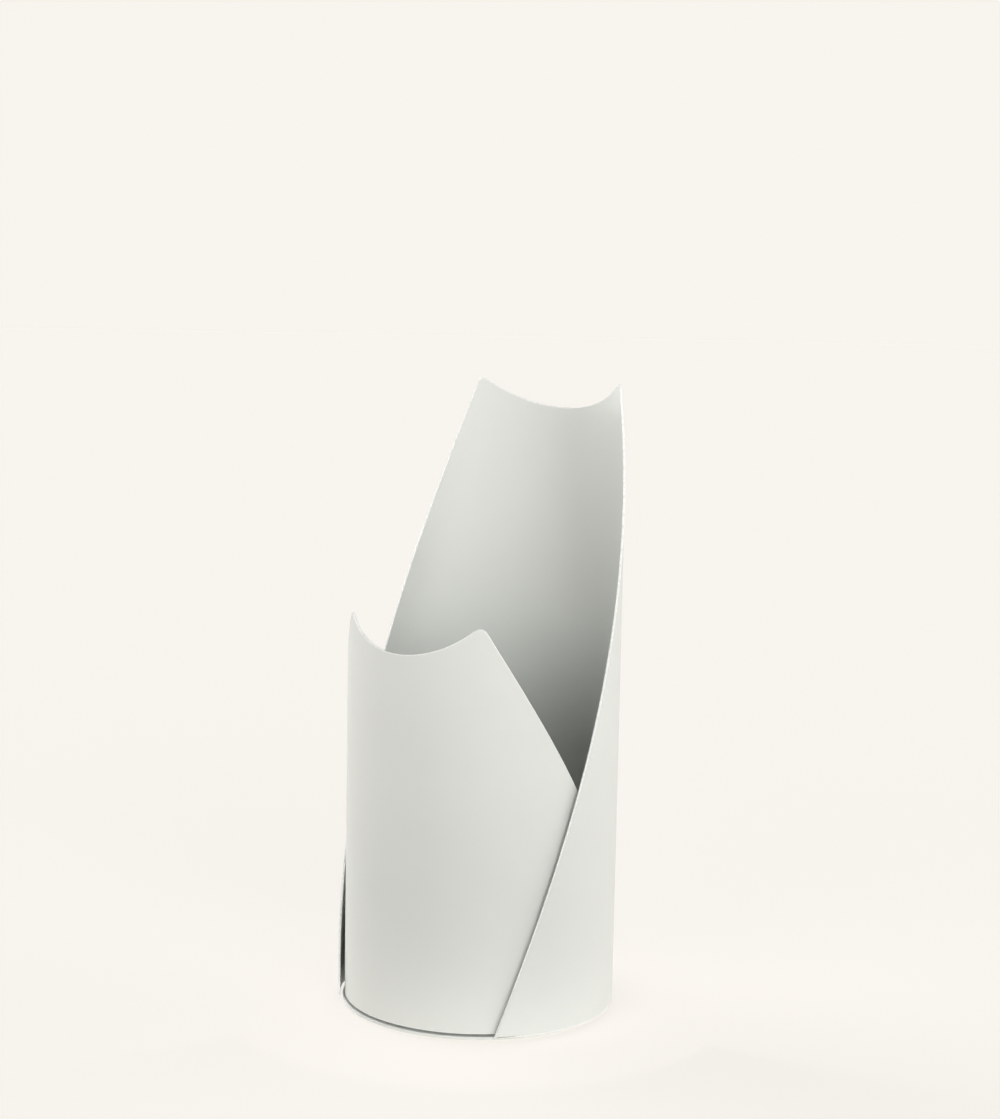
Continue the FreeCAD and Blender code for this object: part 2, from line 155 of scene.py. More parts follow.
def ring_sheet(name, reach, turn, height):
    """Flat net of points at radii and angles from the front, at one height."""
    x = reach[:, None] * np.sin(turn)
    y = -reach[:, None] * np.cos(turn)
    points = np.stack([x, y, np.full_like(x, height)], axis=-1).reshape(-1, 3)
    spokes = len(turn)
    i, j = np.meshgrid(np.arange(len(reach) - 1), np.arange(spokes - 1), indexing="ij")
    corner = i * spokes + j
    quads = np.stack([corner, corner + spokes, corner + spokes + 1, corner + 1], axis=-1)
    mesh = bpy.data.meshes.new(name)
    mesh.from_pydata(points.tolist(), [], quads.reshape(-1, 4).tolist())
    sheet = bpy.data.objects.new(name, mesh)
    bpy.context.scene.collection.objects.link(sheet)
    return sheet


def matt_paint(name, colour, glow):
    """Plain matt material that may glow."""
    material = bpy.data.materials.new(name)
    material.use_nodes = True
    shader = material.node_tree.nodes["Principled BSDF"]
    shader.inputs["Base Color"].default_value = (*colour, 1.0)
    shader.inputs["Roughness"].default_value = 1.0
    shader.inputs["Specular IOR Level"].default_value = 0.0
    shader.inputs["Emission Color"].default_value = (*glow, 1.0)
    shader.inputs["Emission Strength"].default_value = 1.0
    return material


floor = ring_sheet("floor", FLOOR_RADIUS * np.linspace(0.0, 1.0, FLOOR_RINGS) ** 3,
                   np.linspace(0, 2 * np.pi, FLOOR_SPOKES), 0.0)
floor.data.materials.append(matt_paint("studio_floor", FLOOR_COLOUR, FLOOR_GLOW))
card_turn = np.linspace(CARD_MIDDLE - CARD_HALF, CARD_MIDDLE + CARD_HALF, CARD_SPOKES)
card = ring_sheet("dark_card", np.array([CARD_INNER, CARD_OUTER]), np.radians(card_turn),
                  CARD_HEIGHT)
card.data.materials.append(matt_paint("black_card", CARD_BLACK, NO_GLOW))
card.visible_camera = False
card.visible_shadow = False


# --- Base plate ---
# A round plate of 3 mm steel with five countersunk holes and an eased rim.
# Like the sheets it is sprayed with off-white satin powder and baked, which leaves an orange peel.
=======
**TASK STATEMENT**
What you return should be the lines from the start of the data through the line with "return material", quoted exactly and nothing more.

**SOLUTION TO THIS TASK**
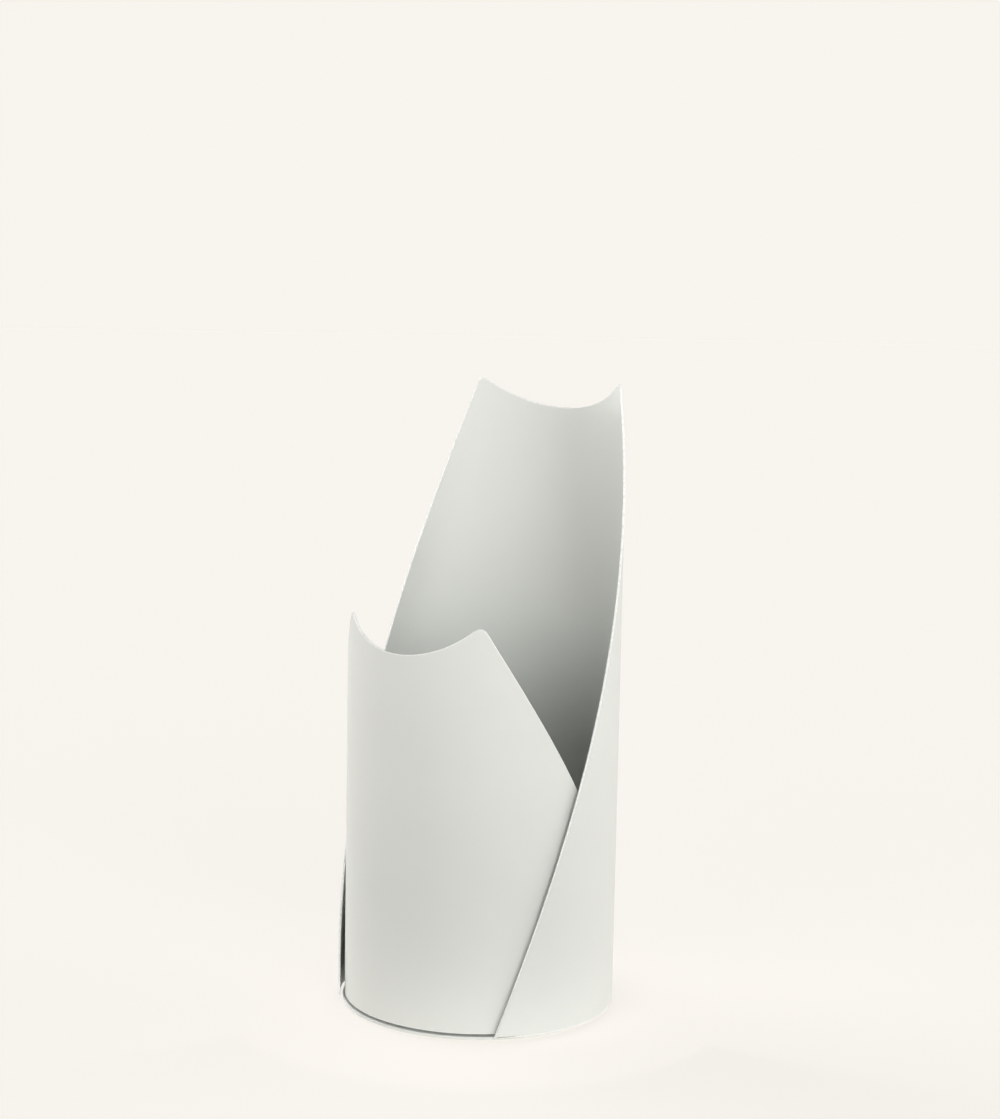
Continue the FreeCAD and Blender code for this object: part 2, from line 155 of scene.py. More parts follow.
def ring_sheet(name, reach, turn, height):
    """Flat net of points at radii and angles from the front, at one height."""
    x = reach[:, None] * np.sin(turn)
    y = -reach[:, None] * np.cos(turn)
    points = np.stack([x, y, np.full_like(x, height)], axis=-1).reshape(-1, 3)
    spokes = len(turn)
    i, j = np.meshgrid(np.arange(len(reach) - 1), np.arange(spokes - 1), indexing="ij")
    corner = i * spokes + j
    quads = np.stack([corner, corner + spokes, corner + spokes + 1, corner + 1], axis=-1)
    mesh = bpy.data.meshes.new(name)
    mesh.from_pydata(points.tolist(), [], quads.reshape(-1, 4).tolist())
    sheet = bpy.data.objects.new(name, mesh)
    bpy.context.scene.collection.objects.link(sheet)
    return sheet


def matt_paint(name, colour, glow):
    """Plain matt material that may glow."""
    material = bpy.data.materials.new(name)
    material.use_nodes = True
    shader = material.node_tree.nodes["Principled BSDF"]
    shader.inputs["Base Color"].default_value = (*colour, 1.0)
    shader.inputs["Roughness"].default_value = 1.0
    shader.inputs["Specular IOR Level"].default_value = 0.0
    shader.inputs["Emission Color"].default_value = (*glow, 1.0)
    shader.inputs["Emission Strength"].default_value = 1.0
    return material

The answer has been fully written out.